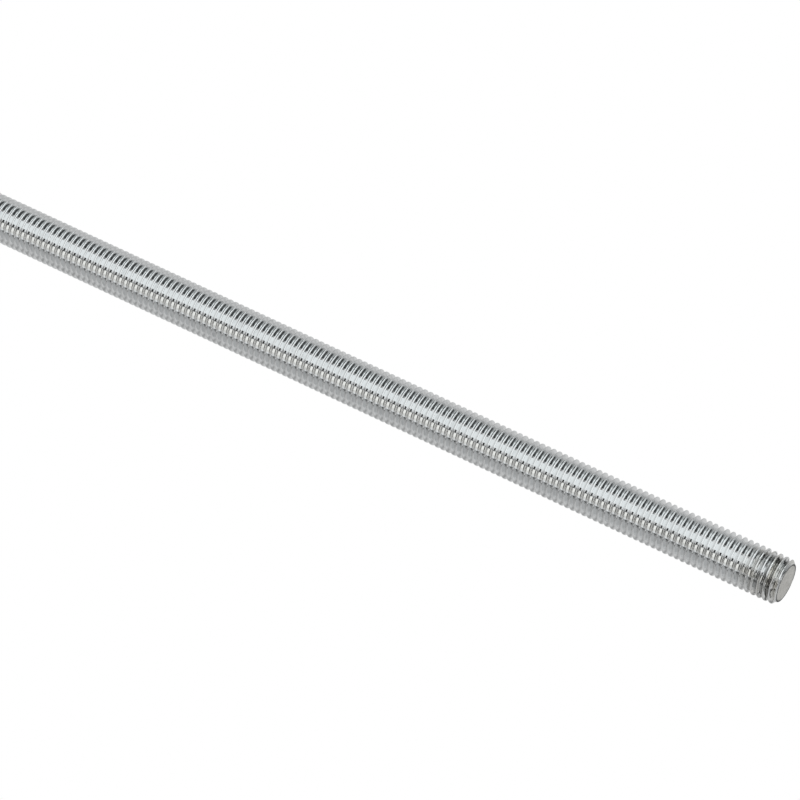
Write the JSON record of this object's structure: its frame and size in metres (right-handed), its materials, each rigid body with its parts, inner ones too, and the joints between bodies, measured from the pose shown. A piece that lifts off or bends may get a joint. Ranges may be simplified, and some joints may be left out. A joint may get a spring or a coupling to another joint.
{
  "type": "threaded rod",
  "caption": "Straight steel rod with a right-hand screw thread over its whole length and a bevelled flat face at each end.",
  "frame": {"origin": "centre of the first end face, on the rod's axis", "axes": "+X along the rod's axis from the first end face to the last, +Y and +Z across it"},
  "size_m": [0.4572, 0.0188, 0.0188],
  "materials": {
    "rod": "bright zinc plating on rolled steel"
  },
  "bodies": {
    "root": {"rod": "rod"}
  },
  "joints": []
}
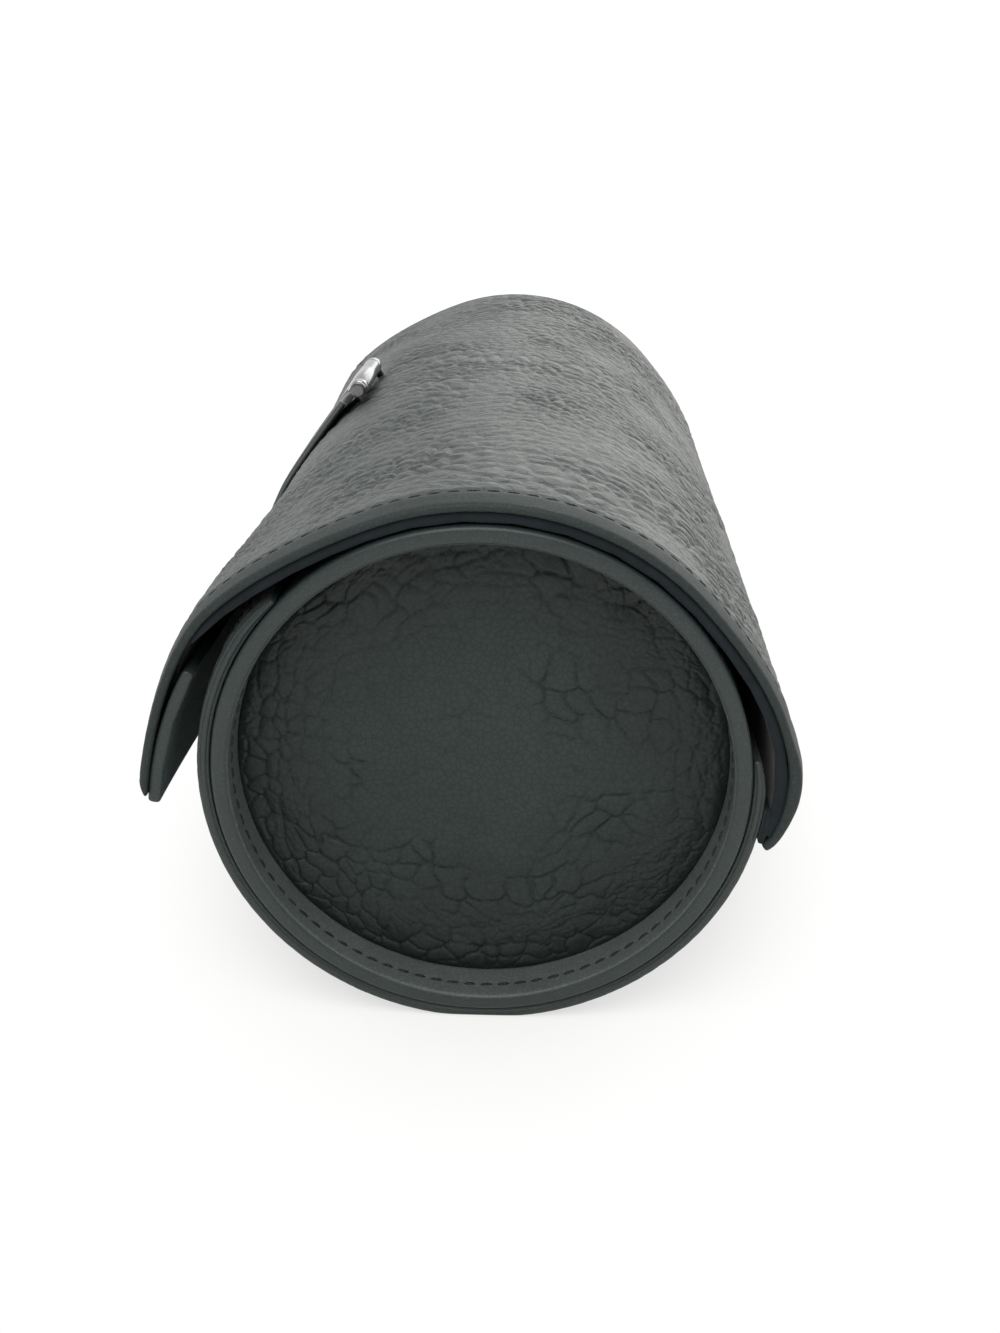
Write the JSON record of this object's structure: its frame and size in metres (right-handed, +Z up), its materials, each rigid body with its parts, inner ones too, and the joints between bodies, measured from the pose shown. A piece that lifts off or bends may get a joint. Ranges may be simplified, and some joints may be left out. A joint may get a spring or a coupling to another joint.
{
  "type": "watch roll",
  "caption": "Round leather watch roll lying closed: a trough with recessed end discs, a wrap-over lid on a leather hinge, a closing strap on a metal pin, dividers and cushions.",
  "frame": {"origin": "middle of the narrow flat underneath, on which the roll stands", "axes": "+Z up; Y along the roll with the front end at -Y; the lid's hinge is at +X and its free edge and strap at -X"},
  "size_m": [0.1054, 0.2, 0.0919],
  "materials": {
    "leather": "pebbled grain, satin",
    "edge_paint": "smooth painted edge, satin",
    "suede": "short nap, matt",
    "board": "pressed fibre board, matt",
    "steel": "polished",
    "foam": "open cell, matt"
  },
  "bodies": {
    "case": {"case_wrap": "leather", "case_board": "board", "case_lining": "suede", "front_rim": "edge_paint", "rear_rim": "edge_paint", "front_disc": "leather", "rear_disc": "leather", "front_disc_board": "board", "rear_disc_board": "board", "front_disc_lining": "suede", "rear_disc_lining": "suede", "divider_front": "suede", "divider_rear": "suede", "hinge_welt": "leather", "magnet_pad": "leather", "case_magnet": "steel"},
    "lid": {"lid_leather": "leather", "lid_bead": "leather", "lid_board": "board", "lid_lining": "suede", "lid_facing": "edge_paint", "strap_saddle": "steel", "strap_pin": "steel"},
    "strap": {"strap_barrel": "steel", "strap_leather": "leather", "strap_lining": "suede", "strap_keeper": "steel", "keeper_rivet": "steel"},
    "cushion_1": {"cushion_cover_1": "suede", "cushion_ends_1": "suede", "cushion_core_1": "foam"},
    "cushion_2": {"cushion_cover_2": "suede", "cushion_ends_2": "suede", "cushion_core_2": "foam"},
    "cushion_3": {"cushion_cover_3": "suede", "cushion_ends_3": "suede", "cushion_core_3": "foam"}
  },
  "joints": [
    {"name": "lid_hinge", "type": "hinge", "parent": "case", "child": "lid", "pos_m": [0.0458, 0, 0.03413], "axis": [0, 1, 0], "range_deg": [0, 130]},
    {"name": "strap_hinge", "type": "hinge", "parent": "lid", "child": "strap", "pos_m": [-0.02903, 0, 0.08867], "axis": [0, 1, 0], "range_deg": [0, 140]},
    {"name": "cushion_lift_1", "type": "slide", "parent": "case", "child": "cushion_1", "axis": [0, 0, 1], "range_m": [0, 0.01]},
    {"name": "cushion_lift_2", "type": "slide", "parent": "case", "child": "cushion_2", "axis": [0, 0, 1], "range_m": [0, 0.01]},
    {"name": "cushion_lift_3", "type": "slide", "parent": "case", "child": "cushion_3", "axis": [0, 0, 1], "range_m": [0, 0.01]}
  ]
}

* * *

#### Directions:
Go over the data above and copy every line that has the word "piece" in it.

#### Right answer:
Write the JSON record of this object's structure: its frame and size in metres (right-handed), its materials, each rigid body with its parts, inner ones too, and the joints between bodies, measured from the pose shown. A piece that lifts off or bends may get a joint. Ranges may be simplified, and some joints may be left out. A joint may get a spring or a coupling to another joint.
Write the JSON record of this object's structure: its frame and size in metres (right-handed, +Z up), its materials, each rigid body with its parts, inner ones too, and the joints between bodies, measured from the pose shown. A piece that lifts off or bends may get a joint. Ranges may be simplified, and some joints may be left out. A joint may get a spring or a coupling to another joint.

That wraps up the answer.